Oracle uses a touch-count based scheme.
These are not stack algorithms, so the Mattson inclusion property does not hold exactly.
Practical advisors handle this in several ways:
-
Simulation at sampled sizes. Rather than deriving the full MRC from reuse distances, run lightweight simulations at 5–10 discrete cache sizes. Oracle's advisory views work this way, maintaining ghost entries (metadata-only markers for evicted pages) at several hypothetical pool sizes.
-
Workload-aware correction factors. Sequential scan patterns, prefetch behavior, and multi-version concurrency control (MVCC) bloat all distort the relationship between reuse distance and actual miss rate. Advisors apply heuristics to filter or discount sequential scan traffic.
-
Temporal decay. Workloads change. Advisors typically use exponentially weighted moving averages (EWMA) over recent sampling windows rather than accumulating statistics from startup.
Beyond the Buffer Pool
Memory advisors must also account for non-buffer-pool memory consumers:
-
Sort and hash areas. When a sort or hash join spills to disk, performance degrades sharply. The advisory here is often threshold-based: estimate the working set of in-flight queries and ensure enough memory to avoid spills for the p95 case.
-
Lock tables and metadata caches. These are typically small but cause catastrophic performance cliffs when undersized. The advisory is usually a function of concurrency level and schema complexity, not workload trace analysis.
-
Connection-level memory. Each database connection consumes memory for session state, parse trees, and result buffers. With connection pooling, the advisor must model the expected concurrency, not the configured maximum.

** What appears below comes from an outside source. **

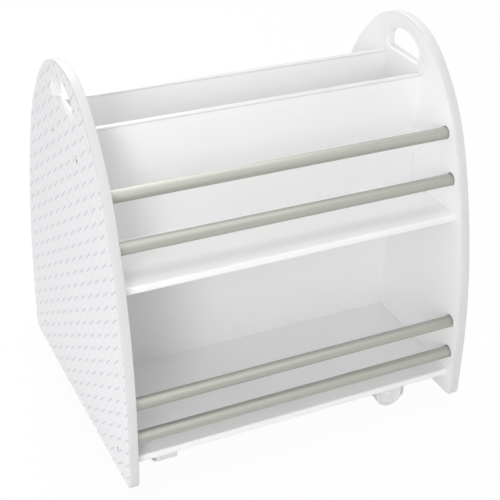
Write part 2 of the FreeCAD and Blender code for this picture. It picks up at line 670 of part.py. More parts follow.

DB2's STMM uses a control-theoretic approach: it periodically (every few minutes) adjusts memory allocations across these consumers, treating each one as a control loop with the miss rate or spill rate as the feedback signal.
The controller applies proportional adjustments bounded by a maximum step size to prevent oscillation.
When Advisors Fail
Memory advisors produce misleading results in several scenarios:
-
Phase-changing workloads. If OLTP runs during the day and batch analytics runs at night, an MRC computed over a mixed window recommends a size that is wrong for both phases.
-
Correlated access patterns. MRC-based analysis assumes statistical stationarity. Workloads with strong temporal correlations (e.g., hot partition rotations) violate this assumption.
-
Prefetch and readahead. Physical I/O is not proportional to miss rate when the storage subsystem does large sequential reads. Reducing the miss rate from 2% to 1% may not halve I/O if most misses are already coalesced into sequential prefetches.
-
Flash and tiered storage. When the I/O cost function is non-uniform (some misses go to NVMe, others to spinning disk), the simple marginal-benefit model needs a per-tier cost weighting.
Key Points
- Miss-rate curves are the foundational data structure for memory advisory, mapping cache size to expected miss rate for a given workload.
- The Mattson inclusion property enables efficient MRC construction for LRU and compatible stack-based policies via a single-pass reuse distance histogram. LFU does not satisfy this property because its eviction decisions depend on global frequency rather than recency; MRU does not satisfy it because evicting the most recently used page produces non-monotone inclusion behavior.
- Exact reuse distance computation runs in $O(N \log M)$ time with an augmented order-statistic tree; approximate algorithms (SHARDS, counter stacks, and AET) reduce memory and processing overhead for production-scale online use.
- Optimal memory allocation across competing consumers (buffer pool, sort areas, and caches) is achieved by equalizing marginal I/O benefit per unit of memory; correctness follows from the concavity of hit-rate curves, which holds for well-behaved stationary workloads.
- Real buffer pools use non-LRU policies (InnoDB's young/old sublist, PostgreSQL's CLOCK-based sweep, and Oracle's touch-count scheme), requiring simulation-based or correction-factor approaches rather than pure stack distance analysis.
- Advisors degrade in accuracy under phase-changing workloads, correlated access patterns, and tiered storage configurations.
- Connection-level and metadata memory should not be ignored, as these can cause sharp performance cliffs even when the buffer pool is well-sized.
References
R. L. Mattson, J. Gecsei, D. R. Slutz, and I. L. Traiger. "Evaluation Techniques for Storage Hierarchies." IBM Systems Journal, 9(2):78–117, 1970.
C. A. Waldspurger, N. Park, A. Garthwaite, and I. Ahmad. "Efficient MRC Construction with SHARDS." Proceedings of the 13th USENIX Conference on File and Storage Technologies (FAST), 2015.
J. Wires, S. Ingram, Z. Drudi, N. Harvey, and A. Warfield. "Characterizing Storage Workloads with Counter Stacks." Proceedings of the 11th USENIX Symposium on Operating Systems Design and Implementation (OSDI), 2014.
X. Hu, X. Wang, Y. Li, L. Zhou, Y. Luo, C. Ding, S. Jiang, and Z. Wang. "AET: Average Eviction Time, a Simple and Effective MRC Construction Algorithm." Proceedings of ACM SIGMETRICS, 2016.
IBM DB2 Knowledge Center. "Self-Tuning Memory Manager (STMM)." IBM Documentation, 2020.